WHAT IS BEING ASKED: Locate the line bearing "Model this object" in the material below, then reproduce it and each following line up to and including the line bearing "of the window".
▬▬▬▬▬▬▬▬▬▬
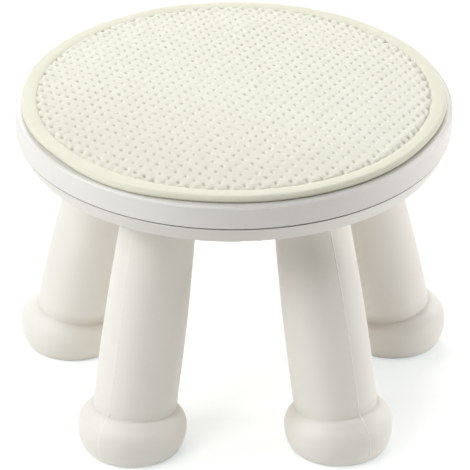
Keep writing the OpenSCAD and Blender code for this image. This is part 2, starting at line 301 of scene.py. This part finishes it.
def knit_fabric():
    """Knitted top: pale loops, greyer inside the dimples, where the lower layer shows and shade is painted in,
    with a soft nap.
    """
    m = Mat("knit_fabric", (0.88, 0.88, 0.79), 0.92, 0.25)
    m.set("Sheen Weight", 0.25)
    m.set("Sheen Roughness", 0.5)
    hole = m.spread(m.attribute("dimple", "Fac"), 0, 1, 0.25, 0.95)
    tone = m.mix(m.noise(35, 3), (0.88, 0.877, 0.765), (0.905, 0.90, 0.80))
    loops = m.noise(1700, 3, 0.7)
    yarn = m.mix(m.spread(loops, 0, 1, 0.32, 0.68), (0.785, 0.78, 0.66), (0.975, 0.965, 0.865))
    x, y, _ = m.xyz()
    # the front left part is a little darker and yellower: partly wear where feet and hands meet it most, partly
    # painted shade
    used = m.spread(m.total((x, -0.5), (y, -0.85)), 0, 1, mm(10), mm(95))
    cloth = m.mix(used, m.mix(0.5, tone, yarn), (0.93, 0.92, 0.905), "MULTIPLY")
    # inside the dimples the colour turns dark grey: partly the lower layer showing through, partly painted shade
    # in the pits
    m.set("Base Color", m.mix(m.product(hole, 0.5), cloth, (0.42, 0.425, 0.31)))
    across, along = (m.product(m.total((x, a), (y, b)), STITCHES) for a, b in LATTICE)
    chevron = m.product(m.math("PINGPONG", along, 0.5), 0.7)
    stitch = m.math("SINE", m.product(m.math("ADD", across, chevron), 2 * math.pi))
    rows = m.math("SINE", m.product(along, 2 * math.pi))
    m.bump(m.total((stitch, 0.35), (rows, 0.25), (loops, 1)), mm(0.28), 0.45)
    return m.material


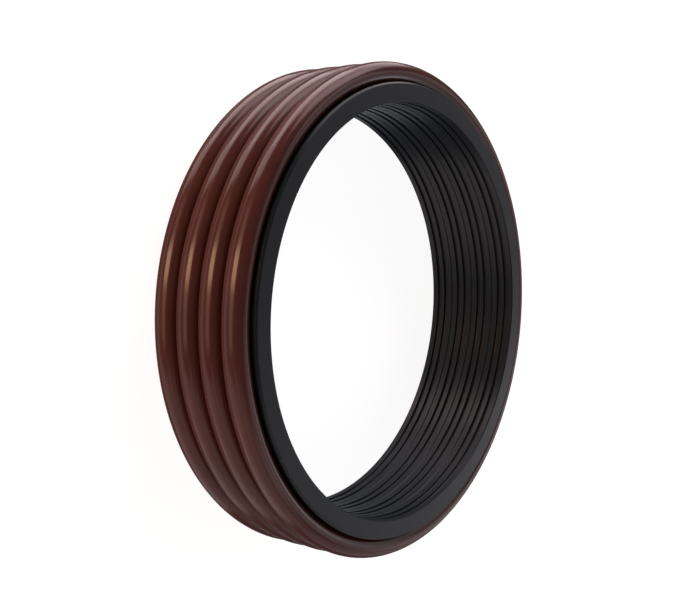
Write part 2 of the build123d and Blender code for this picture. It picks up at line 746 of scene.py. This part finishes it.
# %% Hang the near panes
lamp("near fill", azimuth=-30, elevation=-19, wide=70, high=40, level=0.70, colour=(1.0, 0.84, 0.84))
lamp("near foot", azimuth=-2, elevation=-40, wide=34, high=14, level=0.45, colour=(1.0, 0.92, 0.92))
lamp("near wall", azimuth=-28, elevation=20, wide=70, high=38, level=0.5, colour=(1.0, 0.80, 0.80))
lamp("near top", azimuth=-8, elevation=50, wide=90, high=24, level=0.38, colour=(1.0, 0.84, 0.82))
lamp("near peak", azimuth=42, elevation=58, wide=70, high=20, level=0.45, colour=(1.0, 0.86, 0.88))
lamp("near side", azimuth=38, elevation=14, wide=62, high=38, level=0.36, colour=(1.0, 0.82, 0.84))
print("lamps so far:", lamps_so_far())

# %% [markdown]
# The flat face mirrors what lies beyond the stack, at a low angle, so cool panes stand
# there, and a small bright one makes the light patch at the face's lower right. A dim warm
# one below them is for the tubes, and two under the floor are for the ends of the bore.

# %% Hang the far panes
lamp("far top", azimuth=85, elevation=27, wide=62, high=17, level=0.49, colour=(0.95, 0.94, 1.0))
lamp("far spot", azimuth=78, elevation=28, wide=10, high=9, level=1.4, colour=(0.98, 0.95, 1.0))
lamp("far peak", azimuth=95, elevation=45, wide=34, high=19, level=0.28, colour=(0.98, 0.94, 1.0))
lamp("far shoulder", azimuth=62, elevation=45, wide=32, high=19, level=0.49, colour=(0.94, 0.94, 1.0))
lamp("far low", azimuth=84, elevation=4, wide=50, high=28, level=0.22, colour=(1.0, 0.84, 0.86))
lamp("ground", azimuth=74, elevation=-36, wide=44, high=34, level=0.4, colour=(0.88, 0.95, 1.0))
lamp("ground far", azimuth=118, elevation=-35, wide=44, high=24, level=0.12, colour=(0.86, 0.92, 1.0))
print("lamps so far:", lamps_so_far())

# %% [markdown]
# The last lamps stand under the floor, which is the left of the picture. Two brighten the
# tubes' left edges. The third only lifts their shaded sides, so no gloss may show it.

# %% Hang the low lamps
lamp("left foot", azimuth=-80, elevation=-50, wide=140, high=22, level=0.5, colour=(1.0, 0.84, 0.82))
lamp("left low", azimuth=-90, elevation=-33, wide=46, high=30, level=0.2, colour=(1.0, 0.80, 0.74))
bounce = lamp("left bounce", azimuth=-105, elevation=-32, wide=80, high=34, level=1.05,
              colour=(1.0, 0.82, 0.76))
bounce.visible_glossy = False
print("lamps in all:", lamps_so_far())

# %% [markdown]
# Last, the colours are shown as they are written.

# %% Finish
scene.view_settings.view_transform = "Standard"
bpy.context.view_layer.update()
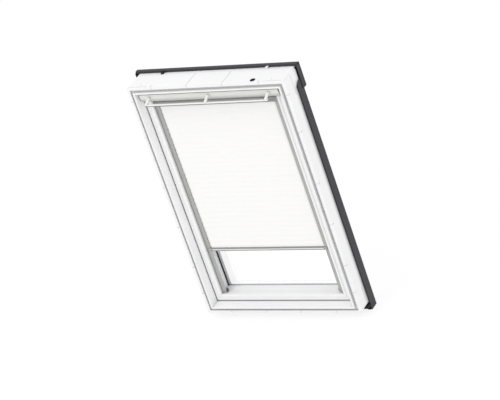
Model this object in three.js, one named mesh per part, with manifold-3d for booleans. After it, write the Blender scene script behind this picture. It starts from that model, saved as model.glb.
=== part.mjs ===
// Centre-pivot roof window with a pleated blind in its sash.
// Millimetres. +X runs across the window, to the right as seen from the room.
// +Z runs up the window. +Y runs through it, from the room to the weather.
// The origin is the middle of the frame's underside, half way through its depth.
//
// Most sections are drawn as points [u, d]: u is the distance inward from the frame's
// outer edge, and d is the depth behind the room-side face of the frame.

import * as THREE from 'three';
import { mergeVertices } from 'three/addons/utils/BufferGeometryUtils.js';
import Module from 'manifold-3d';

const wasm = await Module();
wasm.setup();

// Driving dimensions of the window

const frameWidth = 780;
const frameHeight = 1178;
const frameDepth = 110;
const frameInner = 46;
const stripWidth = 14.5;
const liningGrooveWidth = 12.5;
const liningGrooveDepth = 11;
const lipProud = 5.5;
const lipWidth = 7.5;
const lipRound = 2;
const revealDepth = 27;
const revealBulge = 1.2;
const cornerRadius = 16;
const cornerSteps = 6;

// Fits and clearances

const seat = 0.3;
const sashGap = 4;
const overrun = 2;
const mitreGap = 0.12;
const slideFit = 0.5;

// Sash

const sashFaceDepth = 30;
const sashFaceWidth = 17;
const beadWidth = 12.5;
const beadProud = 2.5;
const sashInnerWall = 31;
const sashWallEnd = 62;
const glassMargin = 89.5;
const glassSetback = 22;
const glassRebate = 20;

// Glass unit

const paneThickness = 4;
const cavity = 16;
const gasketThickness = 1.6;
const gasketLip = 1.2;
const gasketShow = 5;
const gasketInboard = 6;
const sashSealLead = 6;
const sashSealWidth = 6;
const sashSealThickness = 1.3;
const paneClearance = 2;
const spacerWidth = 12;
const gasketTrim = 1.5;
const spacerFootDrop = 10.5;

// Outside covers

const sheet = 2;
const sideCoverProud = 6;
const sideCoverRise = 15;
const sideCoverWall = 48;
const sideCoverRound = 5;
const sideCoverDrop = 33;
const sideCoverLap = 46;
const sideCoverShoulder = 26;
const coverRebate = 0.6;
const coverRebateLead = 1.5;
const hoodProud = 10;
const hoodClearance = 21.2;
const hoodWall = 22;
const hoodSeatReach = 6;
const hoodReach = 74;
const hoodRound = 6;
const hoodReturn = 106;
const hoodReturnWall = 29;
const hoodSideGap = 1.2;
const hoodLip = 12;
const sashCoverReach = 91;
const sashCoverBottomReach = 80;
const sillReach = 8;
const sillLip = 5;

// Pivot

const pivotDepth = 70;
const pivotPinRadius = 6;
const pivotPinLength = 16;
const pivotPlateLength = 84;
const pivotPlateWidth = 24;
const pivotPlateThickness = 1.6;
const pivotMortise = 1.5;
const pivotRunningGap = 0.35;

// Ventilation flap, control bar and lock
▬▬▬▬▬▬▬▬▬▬
RESPONSE:
Model this object in three.js, one named mesh per part, with manifold-3d for booleans. After it, write the Blender scene script behind this picture. It starts from that model, saved as model.glb.
=== part.mjs ===
// Centre-pivot roof window with a pleated blind in its sash.
// Millimetres. +X runs across the window, to the right as seen from the room.
// +Z runs up the window. +Y runs through it, from the room to the weather.
// The origin is the middle of the frame's underside, half way through its depth.
//
// Most sections are drawn as points [u, d]: u is the distance inward from the frame's
// outer edge, and d is the depth behind the room-side face of the frame.

import * as THREE from 'three';
import { mergeVertices } from 'three/addons/utils/BufferGeometryUtils.js';
import Module from 'manifold-3d';

const wasm = await Module();
wasm.setup();

// Driving dimensions of the window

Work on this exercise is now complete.